Last year, when Facebook issued its IPO without a woman on its board of directors there was huge public outcry about the oversight. Women's organizations called for a boycott; people picketed Facebook's offices in New York. After the company went public it tried to rectify the error by putting Sheryl Sandberg on its board. Soon after that, Facebook appointed a second woman, Susan Desmond-Hellman.
History repeated itself this year when Twitter announced its IPO plan. Again, stakeholders who care about good corporate governance and company transparency voiced their outrage that another technology giant would go public without any women in the boardroom. During the IPO launch Twitter CEO Dick Costello sparred with Vivek Wadhwa, fellow at Stanford's Rock Center for Corporate Governance, for his statement in the New York Times, " The fact that they went to the I.P.O. without a single woman on the board, how dare they?"
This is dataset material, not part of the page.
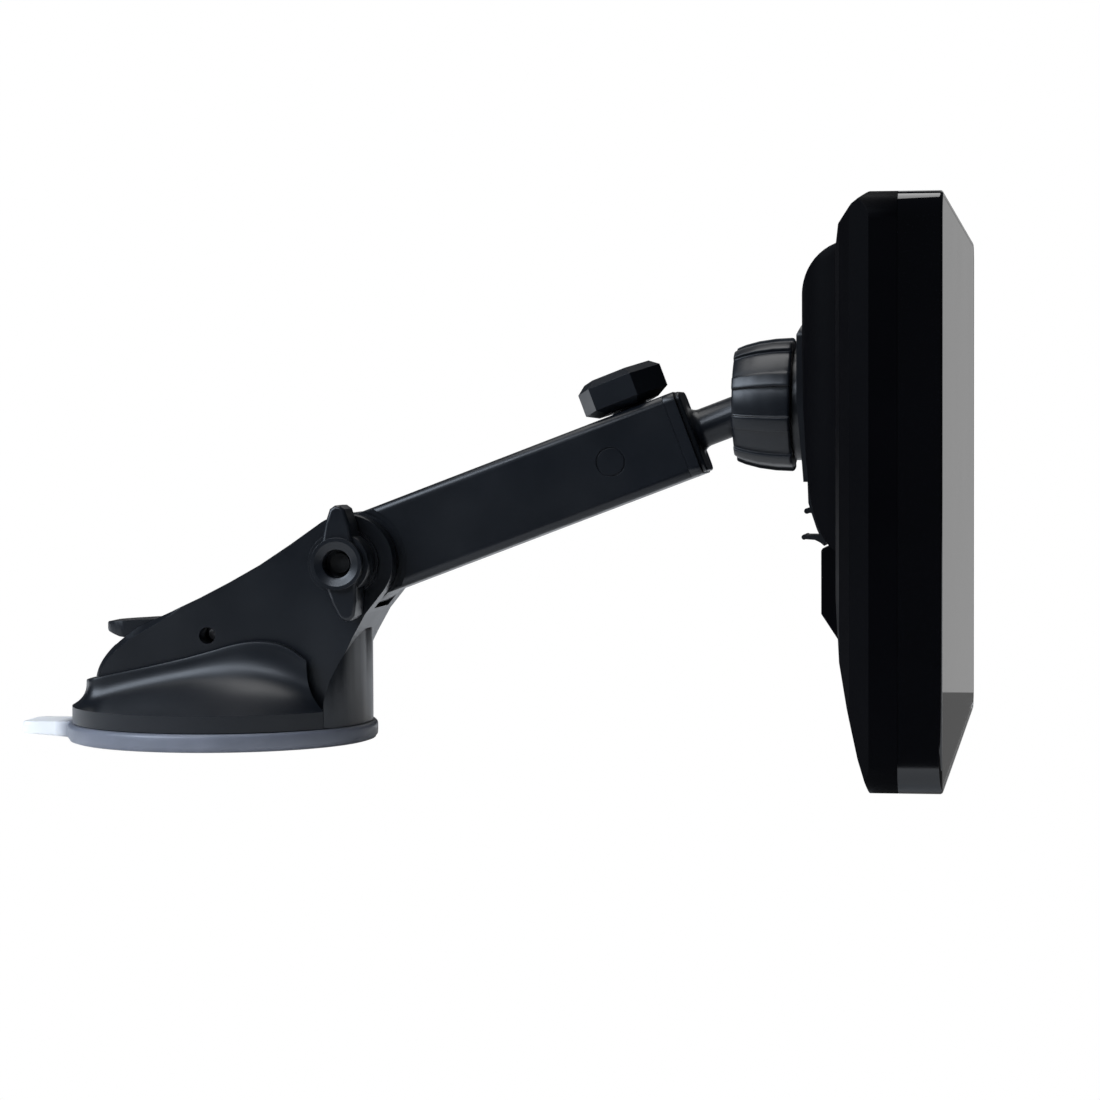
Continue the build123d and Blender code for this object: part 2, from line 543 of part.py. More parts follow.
def rear_shell():
    shell = rear_form(0, SEAM_X) + bulge_form()
    hollow = rear_form(SHELL, SEAM_X + 1)
    shell -= hollow
    hump_room = side_slab([(157.5, 108), (159.4, 104), (160.4, 66), (170, 66), (170, 116), (161.0, 116)],
                          (-34, 34))
    low, high = LUG_Z
    for y in (-LUG_Y, LUG_Y):
        neck, head = LUG_NECK + CLEAR, LUG_HEAD + CLEAR
        shell -= box((150, LUG_X[1]), (y - neck, y + neck), (50, high + CLEAR))
        shell -= box((LUG_X[0] - CLEAR, LUG_X[1] + CLEAR), (y - head, y + head), (20, high + CLEAR))
    shell -= hump_room
    shell -= port_cuts()
    for y, z in CASE_SCREWS:
        shell += cylinder_x(4.2, y, z, (160, 176)) & rear_form(0.5, SEAM_X)
        shell -= cylinder_x(2.9, y, z, (160, screw_seat(z)))
        shell -= cylinder_x(1.3, y, z, (160, 177))
    for row in range(6):
        shell -= box((160, 170), (62, 84), (60 + 4 * row, 61.8 + 4 * row))
    return shell


def screw_seat(z):
    """X of the face that a case screw's head sits on; the lower bevel starts further forward."""
    return 168.6 if z > HEIGHT / 2 else 171.2


def port_cuts():
    """Holes in the +Y wall for the sockets and the power button."""
    wall = (HALF_W - SHELL - 3, HALF_W + 1)
    cuts = box((PORTS_X - 1.5, PORTS_X + 1.5), wall, (USB_Z - 4.0, USB_Z + 4.0))
    cuts += box((PORTS_X - 0.8, PORTS_X + 0.8), wall, (CARD_Z - 6.0, CARD_Z + 6.0))
    cuts += cylinder_y(3.0, PORTS_X, JACK_Z, wall)
    half_x, half_z = BUTTON_HALF
    return cuts + box((PORTS_X - half_x - CLEAR, PORTS_X + half_x + CLEAR), wall,
                      (BUTTON_Z - half_z - CLEAR, BUTTON_Z + half_z + CLEAR))


def front_frame():
    frame = face_prism(0, (SEAM_X + 0.05, FRONT_X))
    frame = fillet(edges_at(frame, Axis.X, FRONT_X), 0.7)
    frame -= face_prism(LIP, (FRONT_X - GLASS_T - 0.1, FRONT_X + 1))
    frame -= box((170, 200), (-HALF_W + 5, HALF_W - 5), (5, HEIGHT - 5))
    for y, z in CASE_SCREWS:
        edge = math.copysign(HALF_W - 4.5, y)
        frame += box((176.2, 181.4), tuple(sorted((y - math.copysign(3.5, y), edge))), (z - 3.5, z + 3.5))
        frame -= cylinder_x(1.3, y, z, (170, 180.5))
    return frame


def front_glass():
    return face_prism(LIP + 0.05, (FRONT_X - GLASS_T - 0.05, FRONT_X - 0.05))


def screen_gasket():
    x = (FRONT_X - GLASS_T - 0.75, FRONT_X - GLASS_T - 0.1)
    ring = box(x, (-104.5, 104.5), (5.6, HEIGHT - 5.6))
    return ring - box((150, 200), (-100.5, 100.5), (9.5, HEIGHT - 9.5))


def lcd_panel():
    return box((FRONT_X - 3.7, FRONT_X - 2.0), (-104, 104), (6, HEIGHT - 6))


def backlight_frame():
    tray = box((181.6, FRONT_X - 3.8), (-104.4, 104.4), (5.6, HEIGHT - 5.6))
    return tray - box((182.6, 190), (-102, 102), (8, HEIGHT - 8))


def main_board():
    board = box((175.6, 177.2), BOARD_Y, (18, 122))
    for y in BOARD_SCREW_Y:
        for z in BOARD_SCREW_Z:
            board -= cylinder_x(1.2, y, z, (170, 180))
    return board


def board_shields():
    return box((173.2, 175.5), (34, 62), (70, 112)) + box((173.2, 175.5), (66, 84), (84, 112))


def board_screws():
    screws = []
    for y in BOARD_SCREW_Y:
        for z in BOARD_SCREW_Z:
            screws.append(cylinder_x(1.1, y, z, (175.6, 180.6)) + cylinder_x(2.1, y, z, (174.3, 175.6)))
    return Compound(children=screws)


def battery():
    cell = box((170.6, 176.4), (-72, 8), (40, 96))
    return fillet(cell.edges().filter_by(Axis.Z), 2.6)


def speaker():
    cone = cylinder_x(13.0, 73, 42, (169.6, 174.4))
    return cone + cylinder_x(8.0, 73, 42, (174.4, 175.5))


def gps_antenna():
    return box((171.0, 175.5), (-24, 1), (99, 124))


def usb_socket():
    shell = box((PORTS_X - 1.45, PORTS_X + 1.45), (HALF_W - 7.0, HALF_W - 0.7), (USB_Z - 3.9, USB_Z + 3.9))
    shell -= box((PORTS_X - 1.0, PORTS_X + 1.0), (HALF_W - 6.0, HALF_W), (USB_Z - 3.4, USB_Z + 3.4))
    tongue = box((PORTS_X - 0.3, PORTS_X + 0.3), (HALF_W - 6.5, HALF_W - 2.0), (USB_Z - 2.6, USB_Z + 2.6))
    return shell + tongue


def card_socket():
    shell = box((PORTS_X - 0.75, PORTS_X + 0.75), (HALF_W - 16, HALF_W - 2.2), (CARD_Z - 5.9, CARD_Z + 5.9))
    return shell - box((PORTS_X - 0.45, PORTS_X + 0.45), (HALF_W - 15, HALF_W), (CARD_Z - 5.5, CARD_Z + 5.5))


def audio_jack():
    barrel = cylinder_y(2.9, PORTS_X, JACK_Z, (HALF_W - JACK_DEEP - 1.2, HALF_W - 0.2))
    return barrel - cylinder_y(JACK_R, PORTS_X, JACK_Z, (HALF_W - JACK_DEEP - 0.2, HALF_W + 1))


def power_button():
    half_x, half_z = BUTTON_HALF
    cap = box((PORTS_X - half_x, PORTS_X + half_x), (HALF_W - 2.4, HALF_W - 0.1),
              (BUTTON_Z - half_z, BUTTON_Z + half_z))
    return fillet(cap.edges().filter_by(Axis.Y), 1.9)


def case_screws():
    screws = []
    for y, z in CASE_SCREWS:
        seat = screw_seat(z)
        screw = cylinder_x(2.4, y, z, (seat - 1.4, seat)) + cylinder_x(1.3, y, z, (seat, 180.5))
        screws.append(screw - box((seat - 2, seat - 0.8), (y - 1.6, y + 1.6), (z - 0.3, z + 0.3)))
    return Compound(children=screws)


NODES = (suction_pad, suction_membrane, cup_stem, lever_pin, lock_lever, base_housing, base_skirt,
         clamp_bolt, clamp_washer, wing_nut, arm_tube, arm_end_collar, knob_nut, inner_rod, ball_stem,
         stem_screw, knob_pad, thumb_knob, knob_screw, ball_sleeve, front_clamp_ring, rear_seat_ring,
         collar_nut, mount_bracket, release_tab, rear_shell, front_frame, front_glass, screen_gasket,
         lcd_panel, backlight_frame, main_board, board_shields, board_screws, battery, speaker,
         gps_antenna, usb_socket, card_socket, audio_jack, power_button, case_screws)


def main():
    os.makedirs("parts", exist_ok=True)
    for node in NODES:
        export_step(node(), f"parts/{node.__name__}.step")


main()
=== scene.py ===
"""Looks of the portable GPS navigator: materials, soft meshes, light and camera around the CAD frame."""
import json
import math

import bmesh
import bpy
from mathutils import Matrix, Vector

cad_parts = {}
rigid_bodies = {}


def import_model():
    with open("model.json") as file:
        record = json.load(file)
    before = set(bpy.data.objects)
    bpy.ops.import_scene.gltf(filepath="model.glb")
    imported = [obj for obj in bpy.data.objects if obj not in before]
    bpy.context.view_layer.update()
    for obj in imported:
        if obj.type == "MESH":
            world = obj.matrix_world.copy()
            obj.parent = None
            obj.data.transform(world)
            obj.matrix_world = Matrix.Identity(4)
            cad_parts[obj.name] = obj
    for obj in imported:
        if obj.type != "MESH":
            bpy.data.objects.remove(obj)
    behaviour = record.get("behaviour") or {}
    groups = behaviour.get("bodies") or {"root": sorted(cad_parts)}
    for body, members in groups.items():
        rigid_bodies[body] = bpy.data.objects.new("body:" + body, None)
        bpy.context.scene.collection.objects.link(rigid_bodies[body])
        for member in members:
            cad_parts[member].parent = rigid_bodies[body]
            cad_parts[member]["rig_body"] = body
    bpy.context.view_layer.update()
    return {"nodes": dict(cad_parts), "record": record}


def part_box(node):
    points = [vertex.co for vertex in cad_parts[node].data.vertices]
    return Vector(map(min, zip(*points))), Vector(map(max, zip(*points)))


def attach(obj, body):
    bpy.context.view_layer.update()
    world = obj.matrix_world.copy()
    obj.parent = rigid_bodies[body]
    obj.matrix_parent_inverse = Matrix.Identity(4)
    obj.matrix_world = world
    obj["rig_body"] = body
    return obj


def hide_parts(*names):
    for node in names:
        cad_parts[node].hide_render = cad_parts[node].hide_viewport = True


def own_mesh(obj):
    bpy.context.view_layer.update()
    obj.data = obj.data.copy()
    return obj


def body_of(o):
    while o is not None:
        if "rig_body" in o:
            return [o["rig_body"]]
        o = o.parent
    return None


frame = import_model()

MM = 0.001

# ---- camera ----
CAMERA_AT = (0.2174, -0.8070, 0.0811)
CAMERA_AZIMUTH, CAMERA_DOWN, CAMERA_ROLL = 9.26, 2.26, -0.25    # degrees
SENSOR, LENS = 36.0, 105.41

# ---- stage ----
FLOOR_GLOW, CARD_GLOW, CARD_FOOT_GLOW = 0.10, 0.31, 0.10
FLOOR = (-1.2, 1.4, -0.17, 2.2)     # left, right, front and back, in metres
CARD = (0.1900, 0.22, 0.16, 0.60)   # near and far X, Y and top Z, in metres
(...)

Following the IPO, Twitter announced the appointment of its first woman director, Marjorie Scardino, former executive director of Pearson. When asked about the lack of gender diversity on the Twitter board Costello said it was a pipeline issue. But if Scardino was available after the IPO she was probably available before it, along with other qualified women. Men who use the pipeline argument are out of touch with today’s business environment.
In 2013 in Silicon Valley, eight out of 13 companies that launched IPOs had no women on their boards. This situation is not because of a pipeline issue; it's directly related to the male-dominated venture community. Venture firms appoint their investors to fill start-up board seats and venture investors are predominantly white and male.